What the task requires: Write out all of the data exactly as it appears.

Recorded information:
--- Begin ---

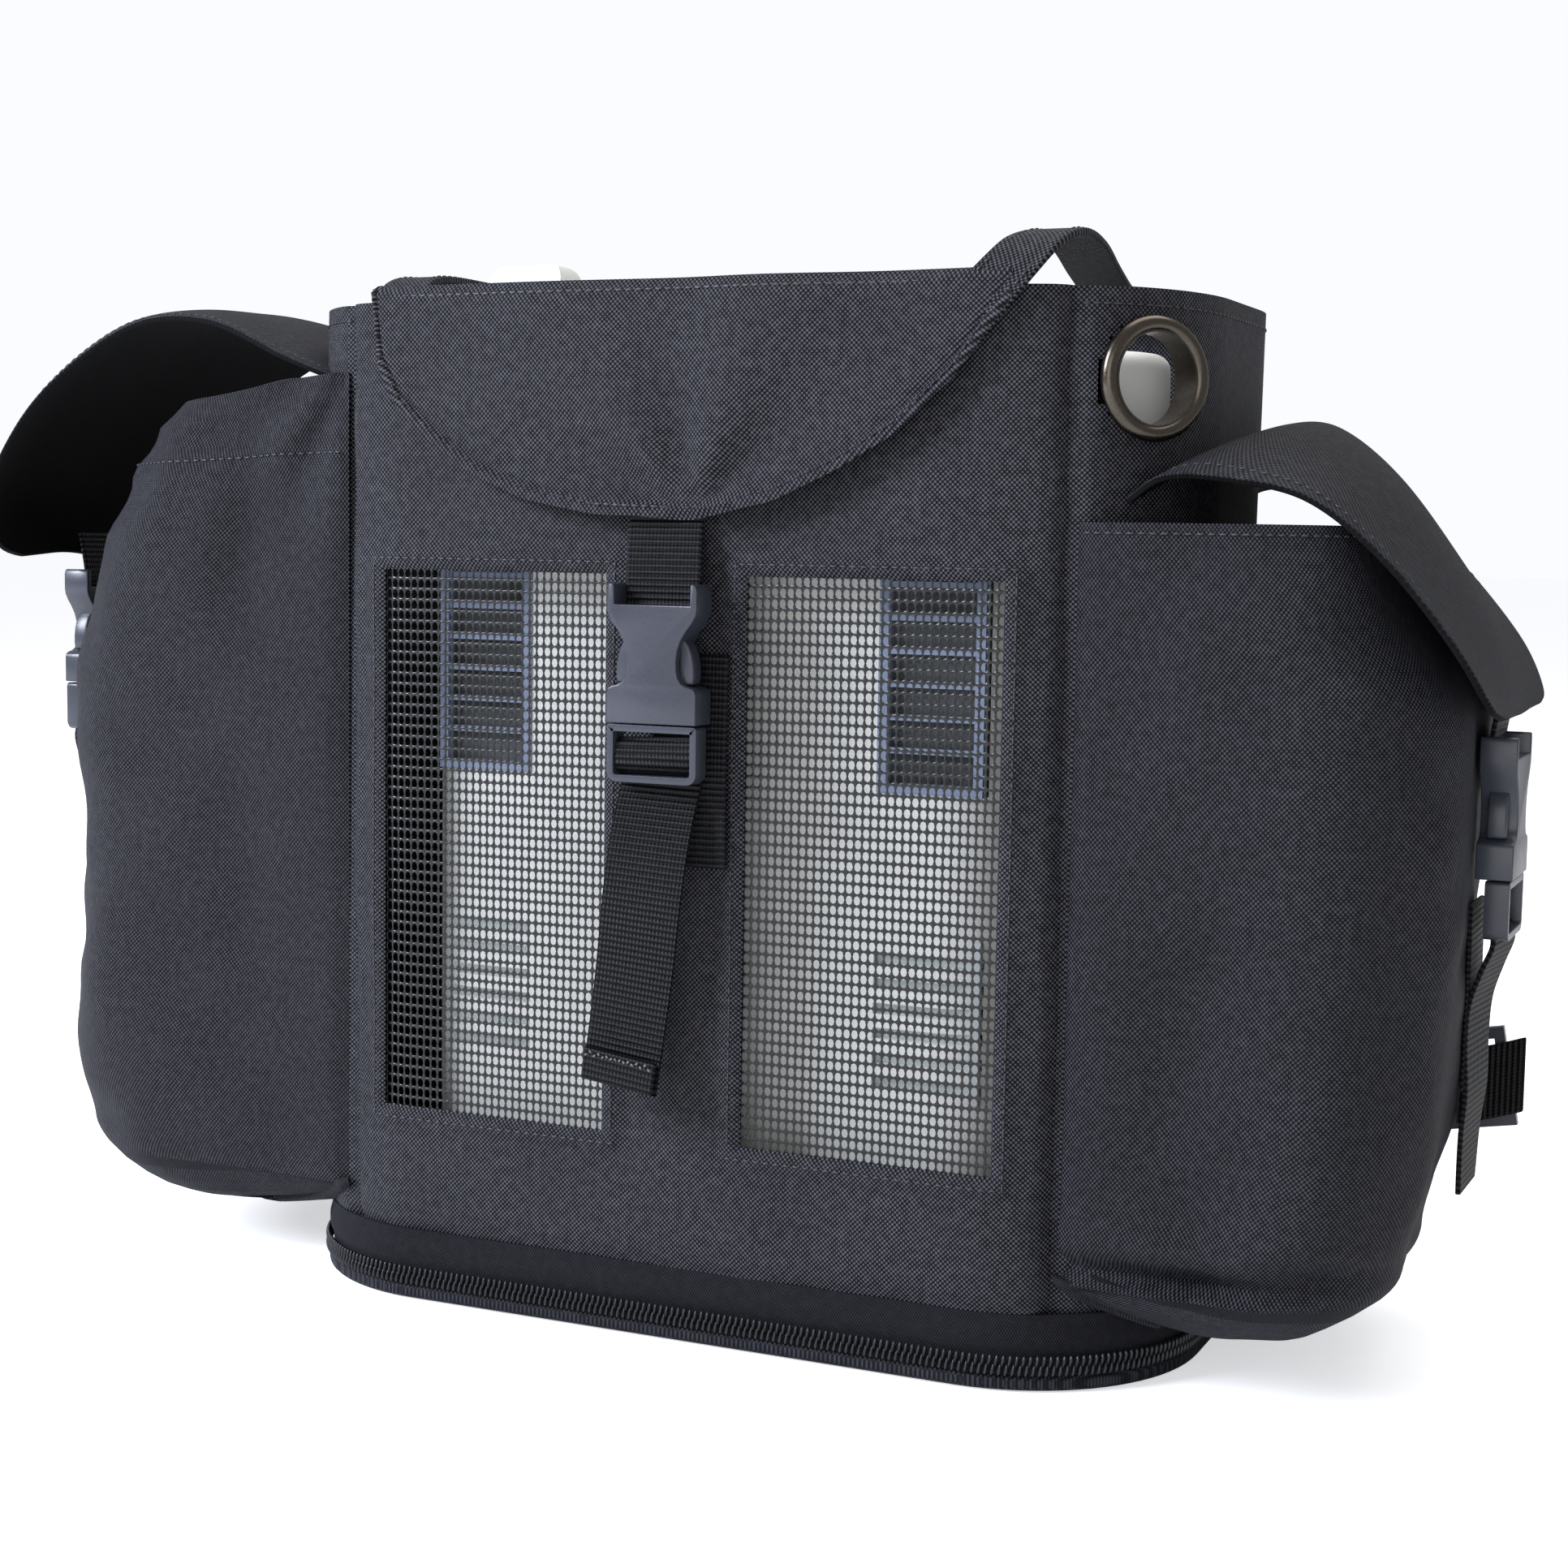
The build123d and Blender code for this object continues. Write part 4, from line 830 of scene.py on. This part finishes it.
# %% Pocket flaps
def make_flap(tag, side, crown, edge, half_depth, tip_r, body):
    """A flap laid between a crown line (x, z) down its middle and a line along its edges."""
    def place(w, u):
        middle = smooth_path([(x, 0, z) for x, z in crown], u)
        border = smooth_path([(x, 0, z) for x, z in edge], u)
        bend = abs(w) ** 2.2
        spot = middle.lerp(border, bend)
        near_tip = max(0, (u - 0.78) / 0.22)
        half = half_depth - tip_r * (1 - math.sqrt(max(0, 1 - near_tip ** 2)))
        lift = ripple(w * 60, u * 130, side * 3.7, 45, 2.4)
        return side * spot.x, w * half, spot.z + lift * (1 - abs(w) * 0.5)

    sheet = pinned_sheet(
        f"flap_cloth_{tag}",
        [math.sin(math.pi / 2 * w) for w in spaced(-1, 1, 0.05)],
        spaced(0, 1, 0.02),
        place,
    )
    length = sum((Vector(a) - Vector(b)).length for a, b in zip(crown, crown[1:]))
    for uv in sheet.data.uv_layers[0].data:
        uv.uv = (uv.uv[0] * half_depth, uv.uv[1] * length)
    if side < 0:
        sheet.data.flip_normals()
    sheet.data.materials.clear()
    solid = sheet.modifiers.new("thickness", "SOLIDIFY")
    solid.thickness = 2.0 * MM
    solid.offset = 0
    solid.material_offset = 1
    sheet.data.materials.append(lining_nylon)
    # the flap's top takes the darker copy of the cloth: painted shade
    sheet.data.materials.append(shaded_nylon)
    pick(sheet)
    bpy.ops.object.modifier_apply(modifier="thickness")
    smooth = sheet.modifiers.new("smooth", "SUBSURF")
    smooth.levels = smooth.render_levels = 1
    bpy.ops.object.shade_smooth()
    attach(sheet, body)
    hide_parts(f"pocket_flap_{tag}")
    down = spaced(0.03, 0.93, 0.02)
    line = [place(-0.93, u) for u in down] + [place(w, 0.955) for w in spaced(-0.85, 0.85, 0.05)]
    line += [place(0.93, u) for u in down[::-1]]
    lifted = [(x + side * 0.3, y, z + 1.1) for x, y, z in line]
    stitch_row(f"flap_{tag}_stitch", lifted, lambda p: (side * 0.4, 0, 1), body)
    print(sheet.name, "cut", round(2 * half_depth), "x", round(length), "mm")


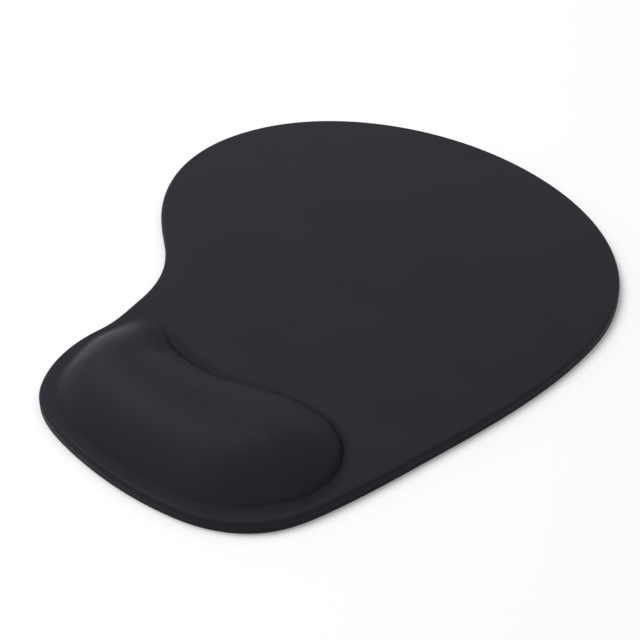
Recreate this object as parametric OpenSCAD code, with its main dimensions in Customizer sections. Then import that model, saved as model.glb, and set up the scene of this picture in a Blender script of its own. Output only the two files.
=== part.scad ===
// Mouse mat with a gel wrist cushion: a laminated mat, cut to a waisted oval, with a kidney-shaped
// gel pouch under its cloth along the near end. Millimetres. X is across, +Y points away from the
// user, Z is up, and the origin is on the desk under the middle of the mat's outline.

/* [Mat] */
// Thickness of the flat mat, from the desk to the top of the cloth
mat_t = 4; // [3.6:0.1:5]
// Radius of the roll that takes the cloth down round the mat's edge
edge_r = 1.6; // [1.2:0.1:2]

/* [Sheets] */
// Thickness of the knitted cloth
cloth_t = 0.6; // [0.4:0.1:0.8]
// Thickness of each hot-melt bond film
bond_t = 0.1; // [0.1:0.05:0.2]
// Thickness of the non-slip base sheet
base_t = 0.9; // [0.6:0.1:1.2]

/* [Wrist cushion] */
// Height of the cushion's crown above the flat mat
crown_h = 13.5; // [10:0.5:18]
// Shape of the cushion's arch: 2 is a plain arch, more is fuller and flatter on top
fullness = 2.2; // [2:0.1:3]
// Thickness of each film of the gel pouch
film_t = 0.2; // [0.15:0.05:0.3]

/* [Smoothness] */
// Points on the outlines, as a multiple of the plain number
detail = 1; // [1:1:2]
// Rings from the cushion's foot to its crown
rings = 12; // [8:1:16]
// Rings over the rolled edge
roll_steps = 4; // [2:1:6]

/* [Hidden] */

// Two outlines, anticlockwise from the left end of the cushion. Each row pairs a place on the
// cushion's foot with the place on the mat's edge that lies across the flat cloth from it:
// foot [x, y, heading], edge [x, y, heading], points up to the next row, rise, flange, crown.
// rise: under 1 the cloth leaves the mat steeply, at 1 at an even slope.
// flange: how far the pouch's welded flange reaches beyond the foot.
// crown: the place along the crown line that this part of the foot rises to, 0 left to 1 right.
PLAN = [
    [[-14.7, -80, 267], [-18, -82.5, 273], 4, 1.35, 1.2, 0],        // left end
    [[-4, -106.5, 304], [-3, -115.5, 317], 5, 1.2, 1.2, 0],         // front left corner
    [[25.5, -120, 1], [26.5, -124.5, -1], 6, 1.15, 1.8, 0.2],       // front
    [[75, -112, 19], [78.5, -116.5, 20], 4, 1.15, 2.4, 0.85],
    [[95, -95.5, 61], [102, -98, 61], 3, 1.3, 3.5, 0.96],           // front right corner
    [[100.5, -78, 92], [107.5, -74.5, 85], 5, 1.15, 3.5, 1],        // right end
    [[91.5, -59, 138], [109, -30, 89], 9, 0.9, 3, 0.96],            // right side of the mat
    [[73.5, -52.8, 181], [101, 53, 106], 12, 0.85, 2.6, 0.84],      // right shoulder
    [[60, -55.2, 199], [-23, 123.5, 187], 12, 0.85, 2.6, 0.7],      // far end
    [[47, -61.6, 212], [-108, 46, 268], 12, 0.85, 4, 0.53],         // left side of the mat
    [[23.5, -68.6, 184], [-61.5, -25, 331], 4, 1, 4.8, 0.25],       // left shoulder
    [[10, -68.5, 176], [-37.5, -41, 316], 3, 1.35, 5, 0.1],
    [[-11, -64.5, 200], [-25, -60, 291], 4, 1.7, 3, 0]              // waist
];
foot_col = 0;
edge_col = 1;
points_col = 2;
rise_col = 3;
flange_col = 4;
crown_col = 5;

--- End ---

Full response:
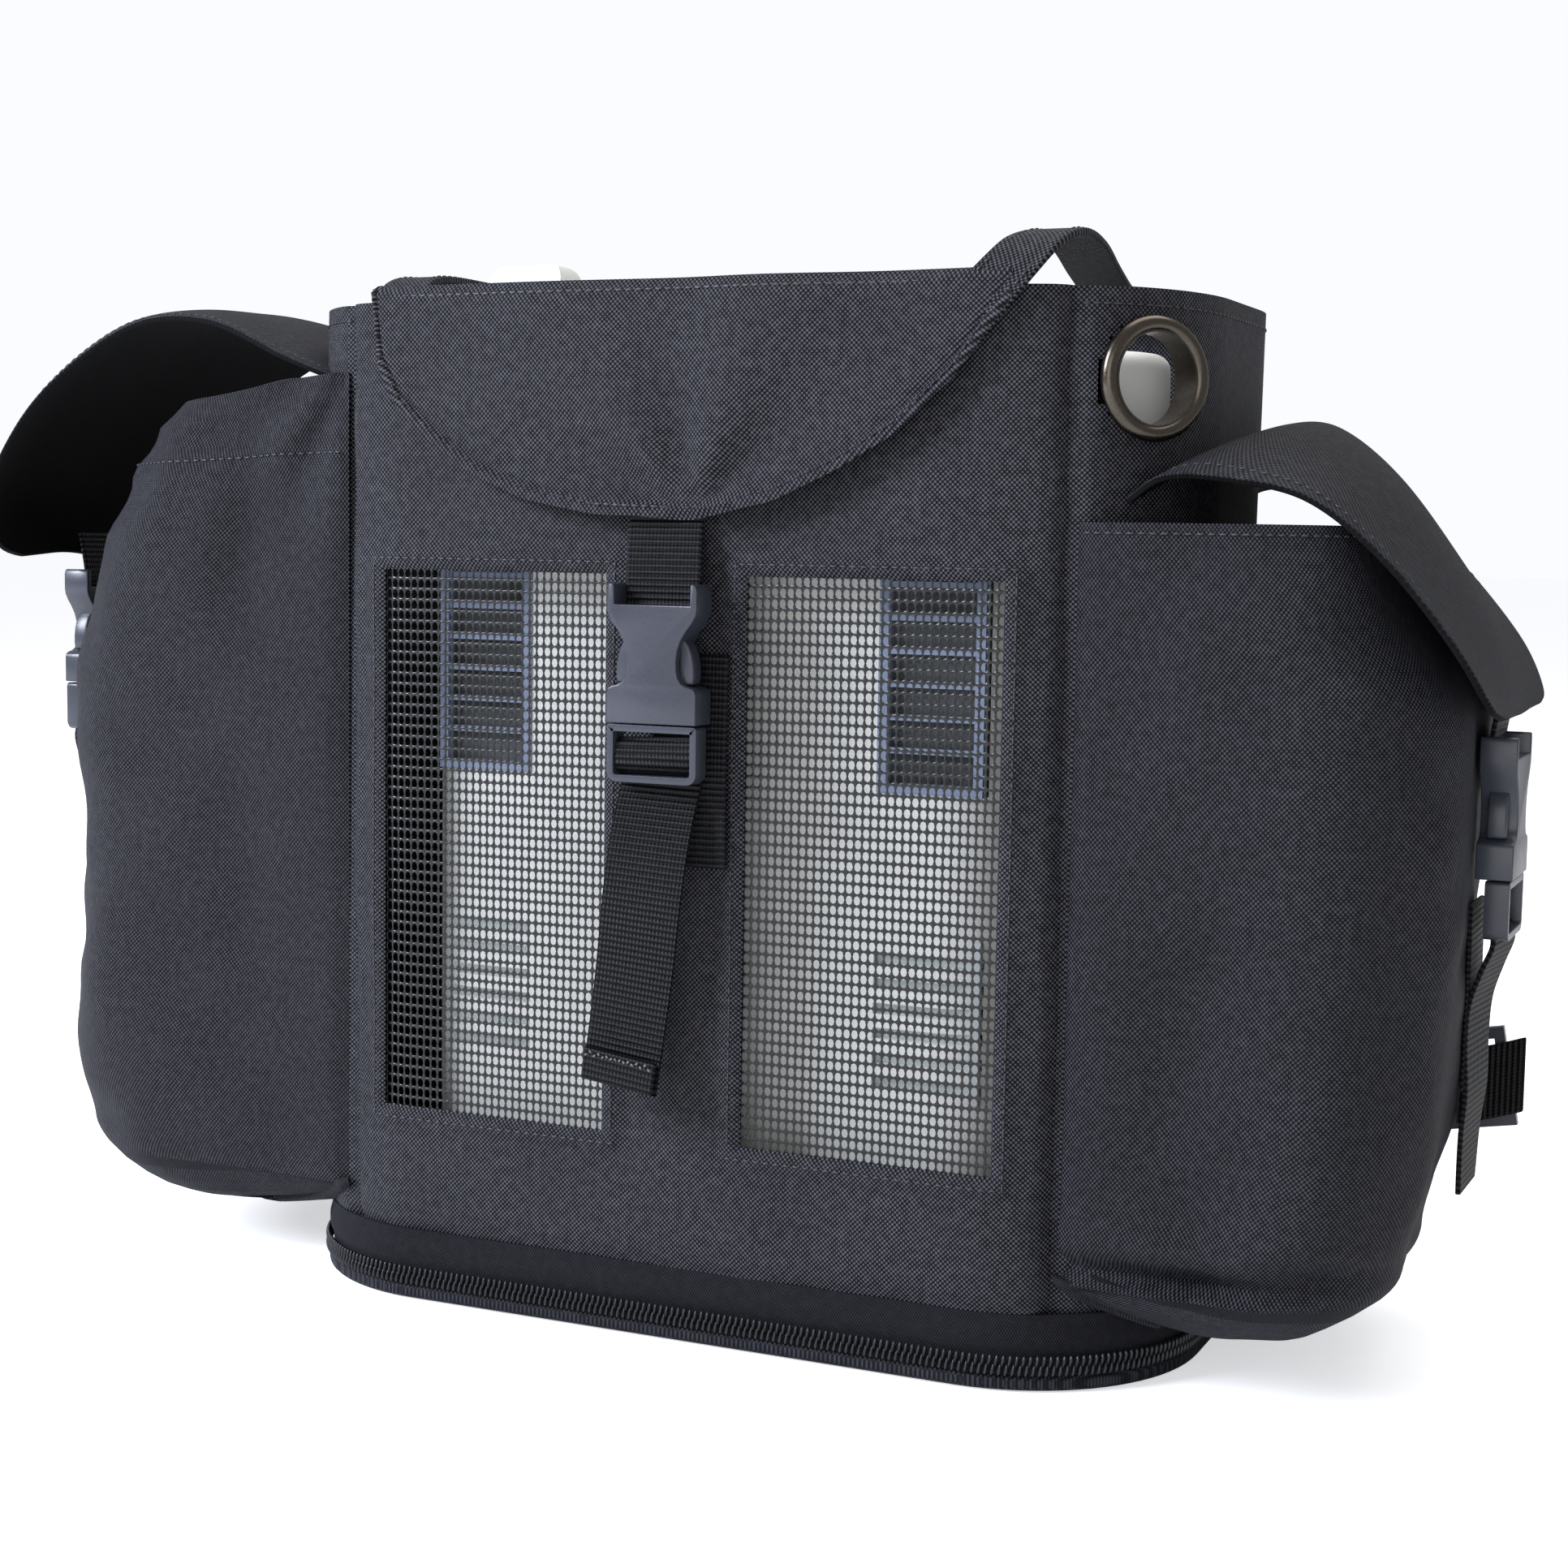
The build123d and Blender code for this object continues. Write part 4, from line 830 of scene.py on. This part finishes it.
# %% Pocket flaps
def make_flap(tag, side, crown, edge, half_depth, tip_r, body):
    """A flap laid between a crown line (x, z) down its middle and a line along its edges."""
    def place(w, u):
        middle = smooth_path([(x, 0, z) for x, z in crown], u)
        border = smooth_path([(x, 0, z) for x, z in edge], u)
        bend = abs(w) ** 2.2
        spot = middle.lerp(border, bend)
        near_tip = max(0, (u - 0.78) / 0.22)
        half = half_depth - tip_r * (1 - math.sqrt(max(0, 1 - near_tip ** 2)))
        lift = ripple(w * 60, u * 130, side * 3.7, 45, 2.4)
        return side * spot.x, w * half, spot.z + lift * (1 - abs(w) * 0.5)

    sheet = pinned_sheet(
        f"flap_cloth_{tag}",
        [math.sin(math.pi / 2 * w) for w in spaced(-1, 1, 0.05)],
        spaced(0, 1, 0.02),
        place,
    )
    length = sum((Vector(a) - Vector(b)).length for a, b in zip(crown, crown[1:]))
    for uv in sheet.data.uv_layers[0].data:
        uv.uv = (uv.uv[0] * half_depth, uv.uv[1] * length)
    if side < 0:
        sheet.data.flip_normals()
    sheet.data.materials.clear()
    solid = sheet.modifiers.new("thickness", "SOLIDIFY")
    solid.thickness = 2.0 * MM
    solid.offset = 0
    solid.material_offset = 1
    sheet.data.materials.append(lining_nylon)
    # the flap's top takes the darker copy of the cloth: painted shade
    sheet.data.materials.append(shaded_nylon)
    pick(sheet)
    bpy.ops.object.modifier_apply(modifier="thickness")
    smooth = sheet.modifiers.new("smooth", "SUBSURF")
    smooth.levels = smooth.render_levels = 1
    bpy.ops.object.shade_smooth()
    attach(sheet, body)
    hide_parts(f"pocket_flap_{tag}")
    down = spaced(0.03, 0.93, 0.02)
    line = [place(-0.93, u) for u in down] + [place(w, 0.955) for w in spaced(-0.85, 0.85, 0.05)]
    line += [place(0.93, u) for u in down[::-1]]
    lifted = [(x + side * 0.3, y, z + 1.1) for x, y, z in line]
    stitch_row(f"flap_{tag}_stitch", lifted, lambda p: (side * 0.4, 0, 1), body)
    print(sheet.name, "cut", round(2 * half_depth), "x", round(length), "mm")


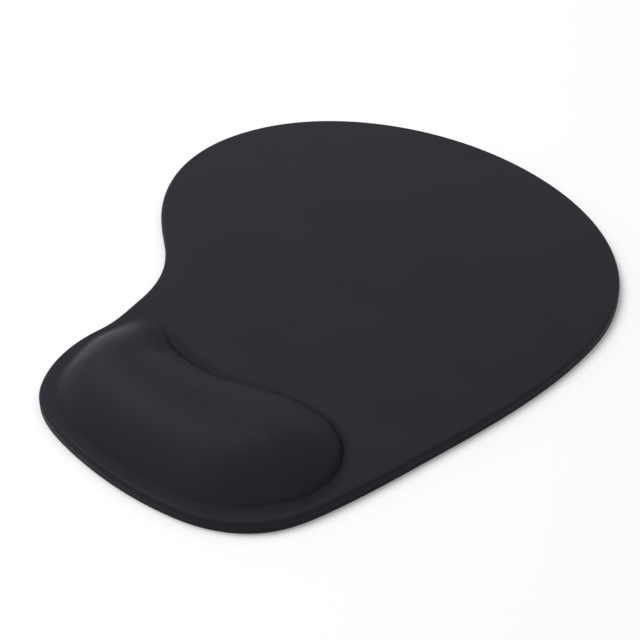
Recreate this object as parametric OpenSCAD code, with its main dimensions in Customizer sections. Then import that model, saved as model.glb, and set up the scene of this picture in a Blender script of its own. Output only the two files.
=== part.scad ===
// Mouse mat with a gel wrist cushion: a laminated mat, cut to a waisted oval, with a kidney-shaped
// gel pouch under its cloth along the near end. Millimetres. X is across, +Y points away from the
// user, Z is up, and the origin is on the desk under the middle of the mat's outline.

/* [Mat] */
// Thickness of the flat mat, from the desk to the top of the cloth
mat_t = 4; // [3.6:0.1:5]
// Radius of the roll that takes the cloth down round the mat's edge
edge_r = 1.6; // [1.2:0.1:2]

/* [Sheets] */
// Thickness of the knitted cloth
cloth_t = 0.6; // [0.4:0.1:0.8]
// Thickness of each hot-melt bond film
bond_t = 0.1; // [0.1:0.05:0.2]
// Thickness of the non-slip base sheet
base_t = 0.9; // [0.6:0.1:1.2]

/* [Wrist cushion] */
// Height of the cushion's crown above the flat mat
crown_h = 13.5; // [10:0.5:18]
// Shape of the cushion's arch: 2 is a plain arch, more is fuller and flatter on top
fullness = 2.2; // [2:0.1:3]
// Thickness of each film of the gel pouch
film_t = 0.2; // [0.15:0.05:0.3]

/* [Smoothness] */
// Points on the outlines, as a multiple of the plain number
detail = 1; // [1:1:2]
// Rings from the cushion's foot to its crown
rings = 12; // [8:1:16]
// Rings over the rolled edge
roll_steps = 4; // [2:1:6]

/* [Hidden] */

// Two outlines, anticlockwise from the left end of the cushion. Each row pairs a place on the
// cushion's foot with the place on the mat's edge that lies across the flat cloth from it:
// foot [x, y, heading], edge [x, y, heading], points up to the next row, rise, flange, crown.
// rise: under 1 the cloth leaves the mat steeply, at 1 at an even slope.
// flange: how far the pouch's welded flange reaches beyond the foot.
// crown: the place along the crown line that this part of the foot rises to, 0 left to 1 right.
PLAN = [
    [[-14.7, -80, 267], [-18, -82.5, 273], 4, 1.35, 1.2, 0],        // left end
    [[-4, -106.5, 304], [-3, -115.5, 317], 5, 1.2, 1.2, 0],         // front left corner
    [[25.5, -120, 1], [26.5, -124.5, -1], 6, 1.15, 1.8, 0.2],       // front
    [[75, -112, 19], [78.5, -116.5, 20], 4, 1.15, 2.4, 0.85],
    [[95, -95.5, 61], [102, -98, 61], 3, 1.3, 3.5, 0.96],           // front right corner
    [[100.5, -78, 92], [107.5, -74.5, 85], 5, 1.15, 3.5, 1],        // right end
    [[91.5, -59, 138], [109, -30, 89], 9, 0.9, 3, 0.96],            // right side of the mat
    [[73.5, -52.8, 181], [101, 53, 106], 12, 0.85, 2.6, 0.84],      // right shoulder
    [[60, -55.2, 199], [-23, 123.5, 187], 12, 0.85, 2.6, 0.7],      // far end
    [[47, -61.6, 212], [-108, 46, 268], 12, 0.85, 4, 0.53],         // left side of the mat
    [[23.5, -68.6, 184], [-61.5, -25, 331], 4, 1, 4.8, 0.25],       // left shoulder
    [[10, -68.5, 176], [-37.5, -41, 316], 3, 1.35, 5, 0.1],
    [[-11, -64.5, 200], [-25, -60, 291], 4, 1.7, 3, 0]              // waist
];
foot_col = 0;
edge_col = 1;
points_col = 2;
rise_col = 3;
flange_col = 4;
crown_col = 5;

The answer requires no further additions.